None of the above solves the problem of how you are going to create an entire air/vapor barrier around the house. The window will be well sealed, but that does no good if water comes into the wall cavity outside the perimeter of the window flashing system.
You need to think this project through as a whole. So far we know you have demo'd the inside to studs, and you plan to install new windows.
Do you plan to remove and reinstall the wood siding? Presume you plan to keep the brick (looks like beautiful roman brick - very cool)? Do you plan to reroof?
Figure out what the scope is, then develop a complete approach.

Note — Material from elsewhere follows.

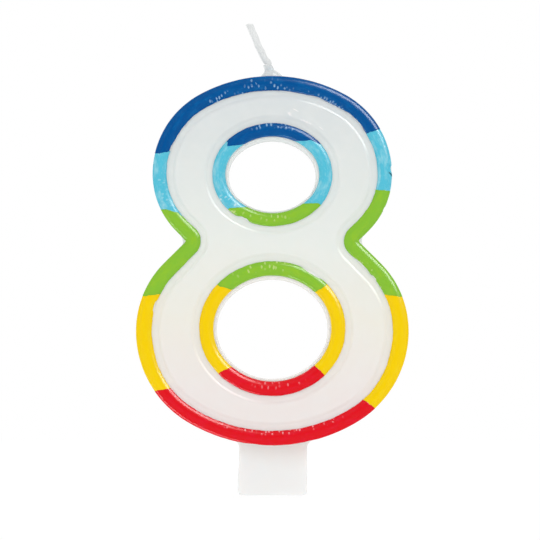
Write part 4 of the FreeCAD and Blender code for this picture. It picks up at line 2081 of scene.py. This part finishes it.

The scope was pretty much determined when we purchased the property since it was in such a decrepit state. Only unknown was what state the original wood siding was in since it was covered by aluminum siding. So all of the existing exterior cladding is staying as is — other than getting prepped for paint. The roof has already been stripped down and re-shingled. Delays in the project may prevent me from doing the “best option” insulation method so it may just come down to a quick spray foam job. With that said my moisture is really going to need to be controlled as far to the outside as possible since there is only a thin layer of felt between the wood and whatever insulation I choose.
My confidence in the original felt is not very high as there are some parts that are torn or missing, but I guess if I can repair these portions to ensure proper moisture management then that is my best option without taking off the siding or going with an elaborate interior system like Risinger recommended.
Do you have any experience with tapes (adhesive or pressure applied) vs fluid applied since I may be constrained on space to do proper detailing?